▸ Raw records:
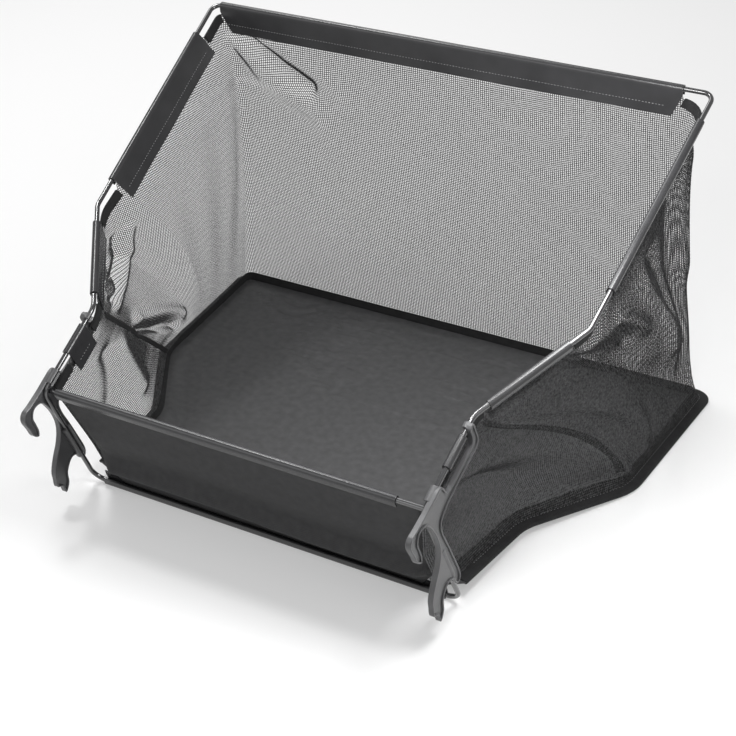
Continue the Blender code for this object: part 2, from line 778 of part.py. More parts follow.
...
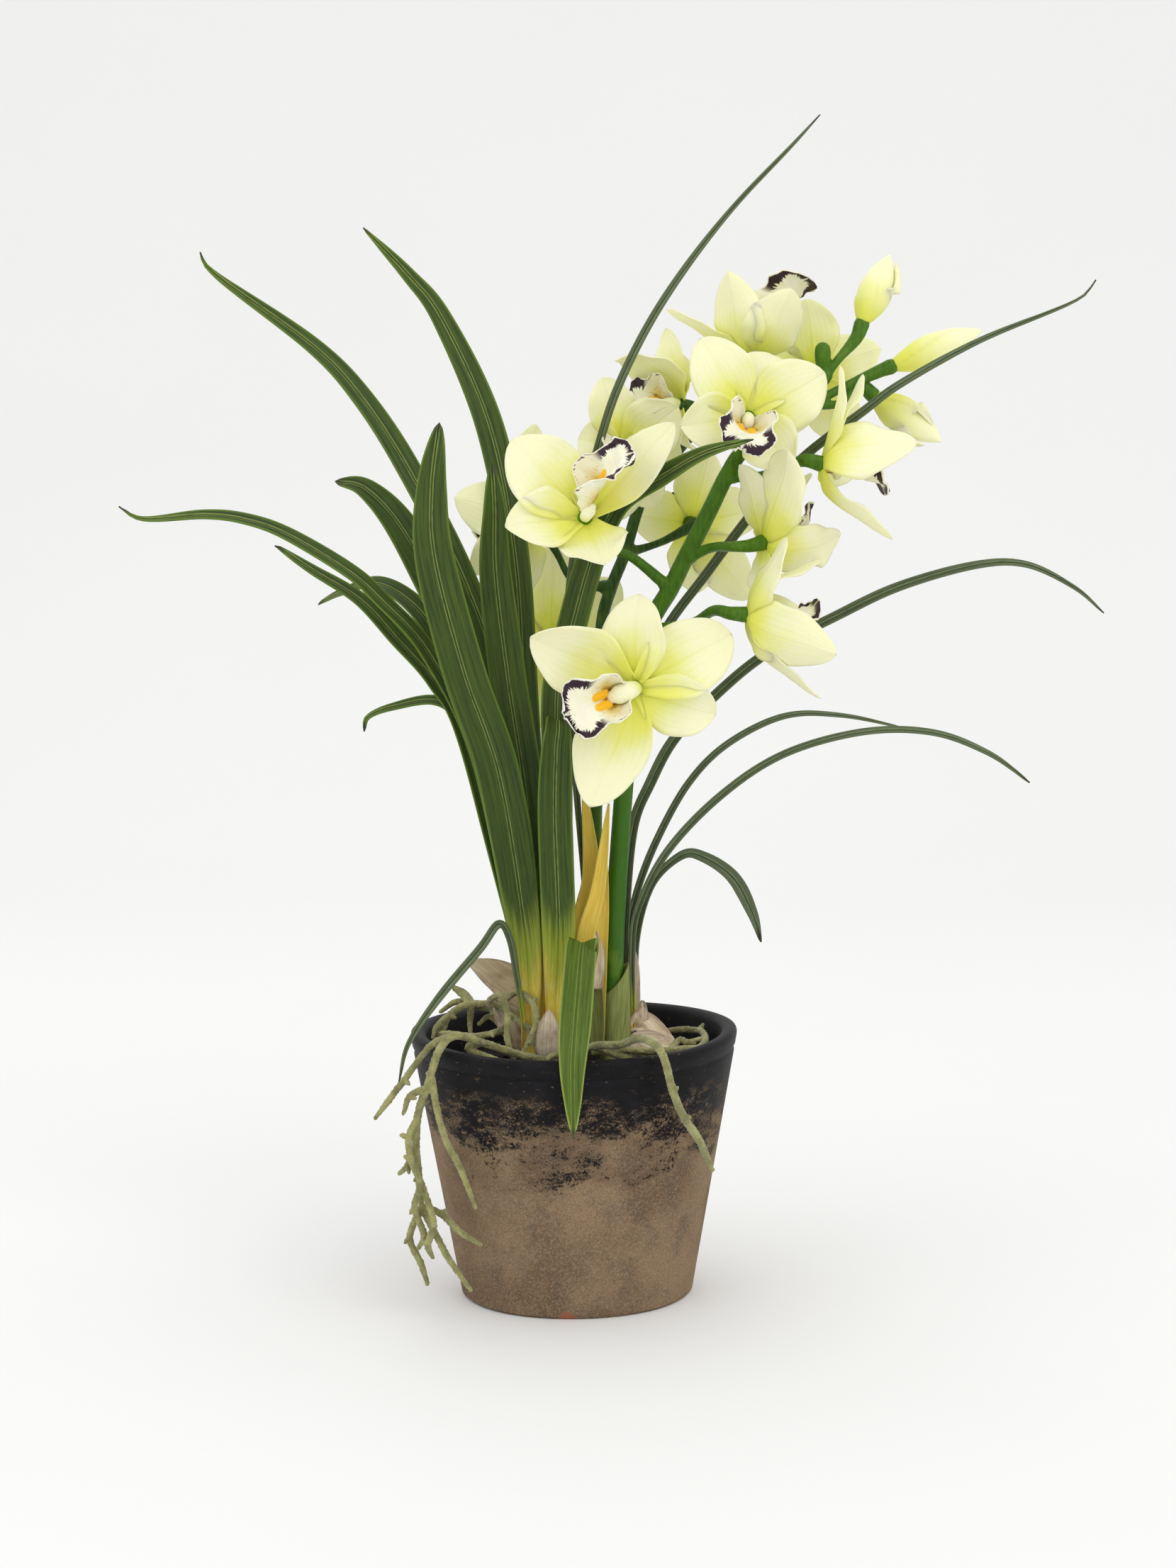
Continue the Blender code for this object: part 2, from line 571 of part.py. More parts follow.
---
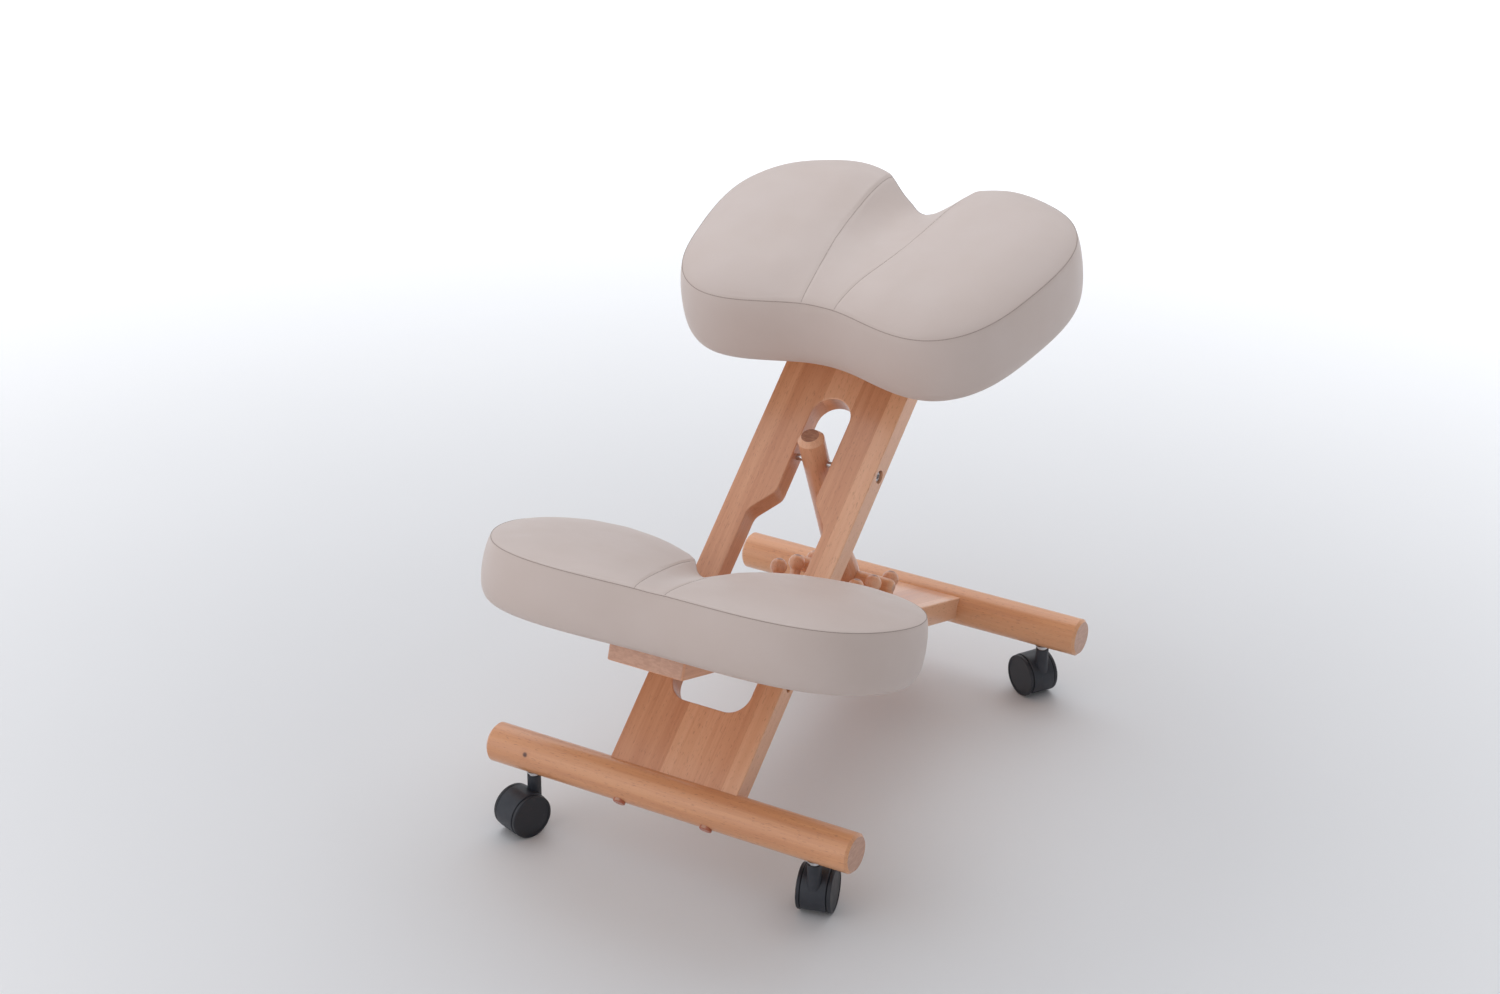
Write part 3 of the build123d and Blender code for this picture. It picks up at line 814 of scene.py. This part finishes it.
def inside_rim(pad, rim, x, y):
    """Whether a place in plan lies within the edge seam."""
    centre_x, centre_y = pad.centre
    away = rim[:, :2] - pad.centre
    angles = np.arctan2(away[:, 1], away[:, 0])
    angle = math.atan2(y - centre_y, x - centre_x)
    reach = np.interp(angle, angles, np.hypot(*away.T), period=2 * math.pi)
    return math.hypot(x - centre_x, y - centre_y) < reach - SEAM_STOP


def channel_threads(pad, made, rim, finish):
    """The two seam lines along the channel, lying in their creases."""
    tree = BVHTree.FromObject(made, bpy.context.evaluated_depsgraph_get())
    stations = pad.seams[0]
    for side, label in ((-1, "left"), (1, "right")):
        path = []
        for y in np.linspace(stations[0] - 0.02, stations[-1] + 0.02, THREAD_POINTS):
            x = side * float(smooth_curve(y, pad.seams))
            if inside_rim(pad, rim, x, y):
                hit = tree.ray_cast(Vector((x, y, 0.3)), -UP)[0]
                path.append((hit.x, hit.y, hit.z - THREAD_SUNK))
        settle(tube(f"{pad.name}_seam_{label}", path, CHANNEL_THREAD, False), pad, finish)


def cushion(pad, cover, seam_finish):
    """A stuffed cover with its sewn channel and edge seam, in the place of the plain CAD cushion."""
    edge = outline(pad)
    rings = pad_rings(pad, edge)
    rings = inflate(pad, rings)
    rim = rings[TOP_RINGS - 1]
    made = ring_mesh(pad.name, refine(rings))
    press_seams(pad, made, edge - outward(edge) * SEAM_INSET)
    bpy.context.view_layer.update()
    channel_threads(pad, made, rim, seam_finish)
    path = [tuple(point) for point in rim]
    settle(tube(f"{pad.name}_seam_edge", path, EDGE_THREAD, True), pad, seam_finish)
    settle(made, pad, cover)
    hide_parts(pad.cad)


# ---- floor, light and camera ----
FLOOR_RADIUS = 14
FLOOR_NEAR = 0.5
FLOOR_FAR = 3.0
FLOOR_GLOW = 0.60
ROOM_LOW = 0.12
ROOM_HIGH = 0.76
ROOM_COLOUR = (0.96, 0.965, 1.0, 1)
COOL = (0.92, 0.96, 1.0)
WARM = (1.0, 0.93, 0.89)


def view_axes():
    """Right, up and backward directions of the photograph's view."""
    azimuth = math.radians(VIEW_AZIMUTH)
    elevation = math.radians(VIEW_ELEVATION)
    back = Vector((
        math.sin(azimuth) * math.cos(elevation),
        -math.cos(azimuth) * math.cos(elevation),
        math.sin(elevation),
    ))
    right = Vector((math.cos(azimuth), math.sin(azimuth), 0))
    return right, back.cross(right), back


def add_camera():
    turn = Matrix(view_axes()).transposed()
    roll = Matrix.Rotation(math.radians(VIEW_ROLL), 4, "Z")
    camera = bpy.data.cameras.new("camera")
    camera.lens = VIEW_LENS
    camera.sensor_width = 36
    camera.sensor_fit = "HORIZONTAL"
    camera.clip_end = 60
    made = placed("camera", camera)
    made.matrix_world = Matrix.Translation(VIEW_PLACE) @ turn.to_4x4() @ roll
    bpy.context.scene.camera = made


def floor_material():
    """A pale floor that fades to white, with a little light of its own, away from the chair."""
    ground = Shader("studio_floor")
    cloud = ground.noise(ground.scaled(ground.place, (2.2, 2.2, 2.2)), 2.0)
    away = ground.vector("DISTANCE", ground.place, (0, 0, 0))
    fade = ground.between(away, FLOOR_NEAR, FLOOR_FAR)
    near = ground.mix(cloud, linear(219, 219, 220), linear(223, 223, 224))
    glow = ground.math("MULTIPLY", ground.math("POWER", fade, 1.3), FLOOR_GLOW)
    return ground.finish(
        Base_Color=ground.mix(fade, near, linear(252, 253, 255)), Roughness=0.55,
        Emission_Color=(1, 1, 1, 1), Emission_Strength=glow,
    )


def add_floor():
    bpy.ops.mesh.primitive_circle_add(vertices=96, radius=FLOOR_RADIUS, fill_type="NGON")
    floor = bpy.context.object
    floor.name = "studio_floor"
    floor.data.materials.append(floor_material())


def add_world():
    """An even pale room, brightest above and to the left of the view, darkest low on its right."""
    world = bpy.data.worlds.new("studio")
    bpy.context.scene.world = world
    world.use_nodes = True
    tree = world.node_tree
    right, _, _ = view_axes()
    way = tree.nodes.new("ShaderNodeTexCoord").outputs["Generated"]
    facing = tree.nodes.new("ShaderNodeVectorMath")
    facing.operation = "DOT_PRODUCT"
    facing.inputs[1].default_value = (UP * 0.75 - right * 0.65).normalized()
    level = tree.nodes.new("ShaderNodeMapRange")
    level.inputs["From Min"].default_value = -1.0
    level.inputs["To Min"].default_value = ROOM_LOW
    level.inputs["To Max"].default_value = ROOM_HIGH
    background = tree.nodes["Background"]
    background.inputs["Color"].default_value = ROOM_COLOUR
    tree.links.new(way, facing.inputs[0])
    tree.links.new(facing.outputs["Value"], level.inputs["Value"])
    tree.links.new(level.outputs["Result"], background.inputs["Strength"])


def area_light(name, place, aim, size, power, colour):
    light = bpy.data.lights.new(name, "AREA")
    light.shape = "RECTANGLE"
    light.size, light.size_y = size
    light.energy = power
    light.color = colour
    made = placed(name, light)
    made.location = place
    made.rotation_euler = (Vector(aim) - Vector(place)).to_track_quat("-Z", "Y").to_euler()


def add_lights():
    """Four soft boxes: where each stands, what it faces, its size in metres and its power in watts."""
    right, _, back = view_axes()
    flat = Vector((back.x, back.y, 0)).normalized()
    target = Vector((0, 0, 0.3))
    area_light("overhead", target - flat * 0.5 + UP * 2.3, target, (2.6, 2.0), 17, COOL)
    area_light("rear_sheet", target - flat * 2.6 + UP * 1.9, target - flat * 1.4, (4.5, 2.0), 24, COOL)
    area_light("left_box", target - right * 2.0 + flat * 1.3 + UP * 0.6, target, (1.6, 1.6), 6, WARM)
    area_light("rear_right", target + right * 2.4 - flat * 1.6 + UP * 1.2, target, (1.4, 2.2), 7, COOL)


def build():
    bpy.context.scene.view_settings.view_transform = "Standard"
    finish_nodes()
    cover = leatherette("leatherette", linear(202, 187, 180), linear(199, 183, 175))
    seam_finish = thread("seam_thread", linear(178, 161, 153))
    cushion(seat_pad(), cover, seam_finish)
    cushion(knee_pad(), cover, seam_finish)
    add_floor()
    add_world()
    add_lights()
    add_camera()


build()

▸ Task: Look for lines containing the string "More" and copy them all.

▸ Output of the task:
Continue the Blender code for this object: part 2, from line 778 of part.py. More parts follow.
Continue the Blender code for this object: part 2, from line 571 of part.py. More parts follow.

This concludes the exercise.